◆ Given request
Copy the data exactly from the line that contains "hide_parts(node)" through the line that contains "bpy.context.scene.collection.objects.link(floor)", keeping both end lines and leaving out everything else.

◆ Data provided
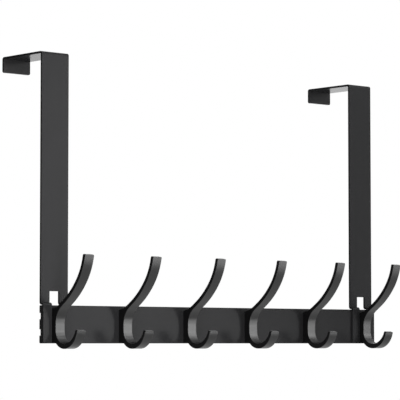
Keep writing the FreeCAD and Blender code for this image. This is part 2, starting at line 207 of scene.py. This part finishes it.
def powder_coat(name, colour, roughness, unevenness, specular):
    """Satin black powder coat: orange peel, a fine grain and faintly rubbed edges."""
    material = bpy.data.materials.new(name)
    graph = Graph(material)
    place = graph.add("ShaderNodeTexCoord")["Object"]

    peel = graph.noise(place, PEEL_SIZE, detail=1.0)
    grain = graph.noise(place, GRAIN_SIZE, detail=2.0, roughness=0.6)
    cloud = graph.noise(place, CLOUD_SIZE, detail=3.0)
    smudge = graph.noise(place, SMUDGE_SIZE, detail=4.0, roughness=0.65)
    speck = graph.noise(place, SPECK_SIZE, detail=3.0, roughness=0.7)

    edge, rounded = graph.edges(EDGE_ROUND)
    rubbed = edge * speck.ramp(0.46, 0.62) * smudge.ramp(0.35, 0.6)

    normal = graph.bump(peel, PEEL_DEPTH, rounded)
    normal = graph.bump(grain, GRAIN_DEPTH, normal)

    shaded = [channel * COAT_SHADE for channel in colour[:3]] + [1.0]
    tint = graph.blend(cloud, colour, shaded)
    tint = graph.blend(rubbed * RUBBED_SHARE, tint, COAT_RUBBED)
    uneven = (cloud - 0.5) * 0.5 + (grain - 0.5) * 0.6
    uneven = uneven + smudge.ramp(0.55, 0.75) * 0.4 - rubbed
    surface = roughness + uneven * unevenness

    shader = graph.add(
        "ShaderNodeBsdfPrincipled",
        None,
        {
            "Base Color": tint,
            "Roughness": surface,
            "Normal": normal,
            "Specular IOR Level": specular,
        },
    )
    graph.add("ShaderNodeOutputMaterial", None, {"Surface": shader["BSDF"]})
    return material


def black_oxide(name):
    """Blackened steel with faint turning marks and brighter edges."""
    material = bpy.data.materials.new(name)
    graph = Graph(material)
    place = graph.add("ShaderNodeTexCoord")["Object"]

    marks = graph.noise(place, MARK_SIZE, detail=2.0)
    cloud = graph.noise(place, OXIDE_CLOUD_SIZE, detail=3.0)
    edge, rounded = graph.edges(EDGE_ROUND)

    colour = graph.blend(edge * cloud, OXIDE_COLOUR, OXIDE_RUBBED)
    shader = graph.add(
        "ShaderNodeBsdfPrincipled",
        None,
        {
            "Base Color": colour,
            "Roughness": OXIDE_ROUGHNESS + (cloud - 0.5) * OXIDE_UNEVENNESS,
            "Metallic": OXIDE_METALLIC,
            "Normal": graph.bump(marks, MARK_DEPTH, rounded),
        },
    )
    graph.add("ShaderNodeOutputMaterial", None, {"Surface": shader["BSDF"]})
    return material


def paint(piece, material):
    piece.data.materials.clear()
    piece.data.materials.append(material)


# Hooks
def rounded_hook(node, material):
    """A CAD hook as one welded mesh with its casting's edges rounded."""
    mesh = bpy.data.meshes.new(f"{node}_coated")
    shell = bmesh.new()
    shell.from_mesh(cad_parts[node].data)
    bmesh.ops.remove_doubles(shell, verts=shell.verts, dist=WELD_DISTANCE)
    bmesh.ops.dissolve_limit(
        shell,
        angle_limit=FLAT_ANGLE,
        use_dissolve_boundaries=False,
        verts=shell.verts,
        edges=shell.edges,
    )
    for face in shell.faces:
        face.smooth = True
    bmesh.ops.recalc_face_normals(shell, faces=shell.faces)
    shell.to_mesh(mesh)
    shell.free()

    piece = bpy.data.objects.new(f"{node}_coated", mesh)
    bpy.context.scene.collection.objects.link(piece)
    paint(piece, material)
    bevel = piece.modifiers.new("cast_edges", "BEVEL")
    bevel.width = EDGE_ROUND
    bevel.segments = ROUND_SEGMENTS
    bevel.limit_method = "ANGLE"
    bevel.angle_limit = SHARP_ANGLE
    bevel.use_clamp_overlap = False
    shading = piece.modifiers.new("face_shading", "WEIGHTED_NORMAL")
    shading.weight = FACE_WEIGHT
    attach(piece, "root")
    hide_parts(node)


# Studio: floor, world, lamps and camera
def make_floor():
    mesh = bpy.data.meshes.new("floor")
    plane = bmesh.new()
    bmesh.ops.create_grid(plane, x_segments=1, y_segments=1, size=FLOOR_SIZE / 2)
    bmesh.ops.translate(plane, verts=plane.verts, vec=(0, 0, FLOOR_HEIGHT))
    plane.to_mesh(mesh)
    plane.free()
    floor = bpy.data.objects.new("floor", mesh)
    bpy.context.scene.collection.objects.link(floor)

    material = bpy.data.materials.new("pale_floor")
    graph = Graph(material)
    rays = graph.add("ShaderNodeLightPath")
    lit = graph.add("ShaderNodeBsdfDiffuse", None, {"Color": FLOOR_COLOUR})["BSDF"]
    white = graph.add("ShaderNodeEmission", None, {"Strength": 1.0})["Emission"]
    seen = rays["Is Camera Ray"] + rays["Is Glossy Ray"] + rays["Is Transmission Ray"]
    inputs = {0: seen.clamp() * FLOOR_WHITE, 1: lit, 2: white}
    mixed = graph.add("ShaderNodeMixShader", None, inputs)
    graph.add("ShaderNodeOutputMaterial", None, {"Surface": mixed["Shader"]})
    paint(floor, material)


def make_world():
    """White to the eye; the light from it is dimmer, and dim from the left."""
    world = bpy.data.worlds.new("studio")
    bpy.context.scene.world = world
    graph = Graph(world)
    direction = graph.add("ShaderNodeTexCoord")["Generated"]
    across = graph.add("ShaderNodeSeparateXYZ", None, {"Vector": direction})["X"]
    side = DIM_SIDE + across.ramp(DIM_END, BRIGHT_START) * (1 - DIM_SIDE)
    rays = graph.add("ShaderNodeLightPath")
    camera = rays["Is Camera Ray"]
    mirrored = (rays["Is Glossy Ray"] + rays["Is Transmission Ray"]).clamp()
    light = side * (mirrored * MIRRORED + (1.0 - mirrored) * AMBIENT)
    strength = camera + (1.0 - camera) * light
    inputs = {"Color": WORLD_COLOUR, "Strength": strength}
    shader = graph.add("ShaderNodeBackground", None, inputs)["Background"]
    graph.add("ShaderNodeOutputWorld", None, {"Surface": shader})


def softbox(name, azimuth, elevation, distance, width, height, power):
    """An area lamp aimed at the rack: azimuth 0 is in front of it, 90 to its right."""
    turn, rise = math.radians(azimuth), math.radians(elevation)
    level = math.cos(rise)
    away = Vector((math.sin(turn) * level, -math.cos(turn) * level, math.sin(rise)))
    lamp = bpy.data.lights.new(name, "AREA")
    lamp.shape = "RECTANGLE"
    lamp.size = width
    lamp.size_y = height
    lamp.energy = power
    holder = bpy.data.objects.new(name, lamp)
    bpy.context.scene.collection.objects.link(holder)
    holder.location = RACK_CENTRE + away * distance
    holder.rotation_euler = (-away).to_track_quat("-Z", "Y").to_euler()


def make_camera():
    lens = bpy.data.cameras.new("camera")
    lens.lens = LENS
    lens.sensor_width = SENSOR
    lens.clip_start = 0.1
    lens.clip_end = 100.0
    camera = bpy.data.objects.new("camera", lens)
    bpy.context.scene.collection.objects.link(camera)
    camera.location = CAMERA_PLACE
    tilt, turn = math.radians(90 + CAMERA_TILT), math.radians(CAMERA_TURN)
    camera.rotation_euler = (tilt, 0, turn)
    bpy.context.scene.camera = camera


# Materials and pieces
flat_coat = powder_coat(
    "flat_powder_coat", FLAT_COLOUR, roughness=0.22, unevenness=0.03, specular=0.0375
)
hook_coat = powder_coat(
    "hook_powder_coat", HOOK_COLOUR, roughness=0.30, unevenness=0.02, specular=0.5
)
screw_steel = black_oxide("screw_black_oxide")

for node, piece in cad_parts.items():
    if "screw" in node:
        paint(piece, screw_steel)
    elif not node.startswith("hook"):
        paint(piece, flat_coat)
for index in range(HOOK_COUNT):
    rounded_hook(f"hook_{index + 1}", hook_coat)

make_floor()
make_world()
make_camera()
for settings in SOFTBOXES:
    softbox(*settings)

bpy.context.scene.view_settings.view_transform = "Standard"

◆ Written reply
    hide_parts(node)


# Studio: floor, world, lamps and camera
def make_floor():
    mesh = bpy.data.meshes.new("floor")
    plane = bmesh.new()
    bmesh.ops.create_grid(plane, x_segments=1, y_segments=1, size=FLOOR_SIZE / 2)
    bmesh.ops.translate(plane, verts=plane.verts, vec=(0, 0, FLOOR_HEIGHT))
    plane.to_mesh(mesh)
    plane.free()
    floor = bpy.data.objects.new("floor", mesh)
    bpy.context.scene.collection.objects.link(floor)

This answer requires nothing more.